— Start Information shown —
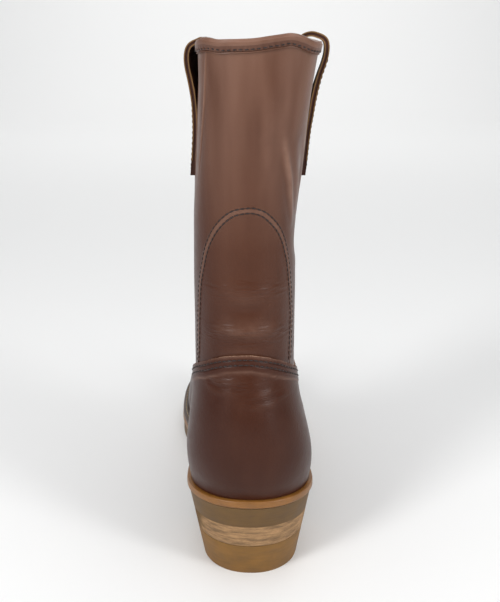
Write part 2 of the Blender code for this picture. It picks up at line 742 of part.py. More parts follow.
def settle(parts):
    """Put the middle of the boot's box over the origin, with the sole on the floor."""
    corners = np.array([vertex.co for part in parts for vertex in part.data.vertices])
    low, high = corners.min(0), corners.max(0)
    shift = -np.array([(low[0] + high[0]) / 2, (low[1] + high[1]) / 2, low[2]])
    for part in parts:
        part.data.transform(Matrix.Translation(shift))


def main():
    for item in list(bpy.data.objects):
        bpy.data.objects.remove(item)
    leather = make_material("brown oiled leather", (0.147, 0.068, 0.045), 0.42)
    strap_leather = make_material("strap leather", (0.130, 0.060, 0.040), 0.45)
    insole_leather = make_material("insole leather", (0.36, 0.21, 0.12), 0.6)
    welt_leather = make_material("tan welt leather", (0.39, 0.19, 0.07), 0.45)
    rubber = make_material("tan rubber", (0.20, 0.12, 0.045), 0.6)
    stacked = make_material("stacked heel lift", (0.43, 0.25, 0.14), 0.75)
    cap_rubber = make_material("heel cap rubber", (0.24, 0.14, 0.05), 0.6)

    rings, normals = upper_sections()
    feather = offset_in_plan(rings[0], VAMP_STEP)
    parts = [
        add_upper(rings, normals, leather),
        add_binding(rings[-1], rings[-2], leather),
        add_pull_strap("pull_strap_lateral", 1, strap_leather),
        add_pull_strap("pull_strap_medial", -1, strap_leather),
        add_insole(rings, insole_leather),
        add_welt(feather, welt_leather),
        add_midsole(feather, welt_leather),
        add_outsole(feather, rubber),
        *add_heel(feather, stacked, cap_rubber),
    ]
    settle(parts)
    boot = bpy.data.objects.new("western_work_boot", None)
    bpy.context.collection.objects.link(boot)
    for part in parts:
        part.parent = boot


main()
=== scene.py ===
"""Looks of a western work boot: leather upper, stitching, pull straps, welted sole, heel and studio.

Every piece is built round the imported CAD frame, in metres. +Y points to the toe, +X to the outer side of the
foot and +Z up.
"""

import math
from collections import namedtuple

import bpy
import numpy as np
from bpy.props import FloatProperty, FloatVectorProperty, PointerProperty
from mathutils import Matrix, Vector
from mathutils.bvhtree import BVHTree
from mathutils.kdtree import KDTree


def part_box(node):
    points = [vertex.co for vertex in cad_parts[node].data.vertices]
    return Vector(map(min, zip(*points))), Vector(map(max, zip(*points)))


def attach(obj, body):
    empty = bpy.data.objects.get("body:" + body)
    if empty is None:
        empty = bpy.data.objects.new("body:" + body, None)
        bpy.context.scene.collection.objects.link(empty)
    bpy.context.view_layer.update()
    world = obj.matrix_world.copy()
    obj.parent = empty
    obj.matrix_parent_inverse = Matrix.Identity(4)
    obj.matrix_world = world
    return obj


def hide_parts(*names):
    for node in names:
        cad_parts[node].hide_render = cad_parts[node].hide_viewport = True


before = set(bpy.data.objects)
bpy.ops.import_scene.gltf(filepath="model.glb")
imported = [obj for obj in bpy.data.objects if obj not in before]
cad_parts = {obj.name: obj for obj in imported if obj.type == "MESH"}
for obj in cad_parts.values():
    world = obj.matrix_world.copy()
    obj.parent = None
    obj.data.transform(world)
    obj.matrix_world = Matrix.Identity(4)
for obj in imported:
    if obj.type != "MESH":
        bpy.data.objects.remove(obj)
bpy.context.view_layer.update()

bl_info = {
    "name": "Western Work Boot",
    "version": (1, 0, 0),
    "blender": (4, 5, 0),
    "location": "View3D > Sidebar > Boot",
    "description": "Leather, stitching, sole and studio for a western work boot",
    "category": "Add Mesh",
}

MM = 0.001

HEEL_LOW, HEEL_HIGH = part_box("heel_cap")
UPPER_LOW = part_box("upper")[0]
HEEL_X = (HEEL_LOW.x + HEEL_HIGH.x) / 2
HEEL_BACK = UPPER_LOW.y + 5.6 * MM
SHAFT_AXIS = Vector((HEEL_X, UPPER_LOW.y + 76.8 * MM, 0))

# Rows of stitches, in millimetres below the ankle seam's edge and below the collar's edge
SEAM_ROW = 2.2
COLLAR_ROW = 3.9

# How far the collar is raised at the back and how far the ankle seam sags there, both in millimetres, by the
# place across the boot in millimetres from the heel's middle line
COLLAR_LIFT = (
    (-28, -25, -21.6, -18.5, -13, 2, 12.6, 21.3, 26.4, 29, 33, 36),
    (0, 1.8, 4.2, 2.6, 3.7, 4.3, 5.9, 6.9, 4.0, 2.2, -1.0, -1.5),
)
SEAM_SAG = (
    (-31, -25, -18, -11, -4, 1, 6, 13, 20, 26),
    (1.5, 2.7, 2.3, 1.0, 0.3, 0.3, 1.6, 2.9, 2.9, 2.6),
)
SEAM_HEIGHT = 134
SEAM_TALL = 14

# Paths are laid as points this far apart, smooth curves have this many points to a span, and the rays that
# find a path's places on the leather start this far out
PATH_STEP = 0.5 * MM
CURVE_STEPS = 12
FAR_OUT = 0.4

# The soft tops of the shaft and of the straps start to bend at the first height and are bent in full at the
# second one above it, both in millimetres
COLLAR_BEND = (262, 36)
STRAP_BEND = (266, 28)

# In millimetres: how far the distance from a row of stitches is told, how far from the panel's edge its sides
# are told apart, and the width of the doubled leather below the ankle seam
ROW_REACH = 16
PANEL_REACH = 120
DOUBLED = 9.0

# The panel lies within this angle of the back, in degrees
PANEL_SIDE = 60

# In millimetres: how far the doubled leather and the panel's band stand out, and how deep a hollow of the
# upper goes before the wall holds it back
DOUBLED_RISE = 0.45
BAND_RISE = 0.4
FIRM = 0.7

# The collar's binding, in millimetres: how far its roll stands out, how far the thread pulls it in, how far
# it puffs out again between the stitches, how far its lower edge is tucked under, and how far down it goes
ROLL_RISE = 0.55
ROLL_PULL = 0.45
ROLL_PUFF = 0.6
ROLL_TUCK = 1.7
BINDING_REACH = 20

# Material slots of the upper while it is shaped
SHAFT, RAW_EDGE, LINING, FOOT = range(4)

# Material slots of a pull strap: its faces, the cut edges of its plies, and the dark glue line between them
# with painted shade on the faces behind them
FACE, PLY, JOINT_AND_SHADE = range(3)

# Two rows of stitches that outline the panel on the back of the shaft. A place on the shaft is an angle in
# degrees, 0 straight behind and 90 at the outer side, and a height in millimetres.
PANEL_EDGE = (
    *((-34.0, 131), (-32.6, 144), (-31.5, 162), (-29.7, 178), (-26.6, 190), (-22.3, 203.3), (-16.1, 214.7)),
    *((-8.7, 222.3), (-1.5, 224.4), (3.4, 223.9), (8.8, 220.4)),
    *((15.9, 211.0), (20.8, 198.6), (23.8, 186.4), (27.2, 162.0), (26.8, 147), (26.1, 133)),
)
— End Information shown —
The task: Repeat, unchanged, every line from the one that contains "bpy.data.objects.remove(obj)" to the one that contains "COLLAR_ROW = 3.9", including both, and no other line.

Exercise response:
        bpy.data.objects.remove(obj)
bpy.context.view_layer.update()

bl_info = {
    "name": "Western Work Boot",
    "version": (1, 0, 0),
    "blender": (4, 5, 0),
    "location": "View3D > Sidebar > Boot",
    "description": "Leather, stitching, sole and studio for a western work boot",
    "category": "Add Mesh",
}

MM = 0.001

HEEL_LOW, HEEL_HIGH = part_box("heel_cap")
UPPER_LOW = part_box("upper")[0]
HEEL_X = (HEEL_LOW.x + HEEL_HIGH.x) / 2
HEEL_BACK = UPPER_LOW.y + 5.6 * MM
SHAFT_AXIS = Vector((HEEL_X, UPPER_LOW.y + 76.8 * MM, 0))

# Rows of stitches, in millimetres below the ankle seam's edge and below the collar's edge
SEAM_ROW = 2.2
COLLAR_ROW = 3.9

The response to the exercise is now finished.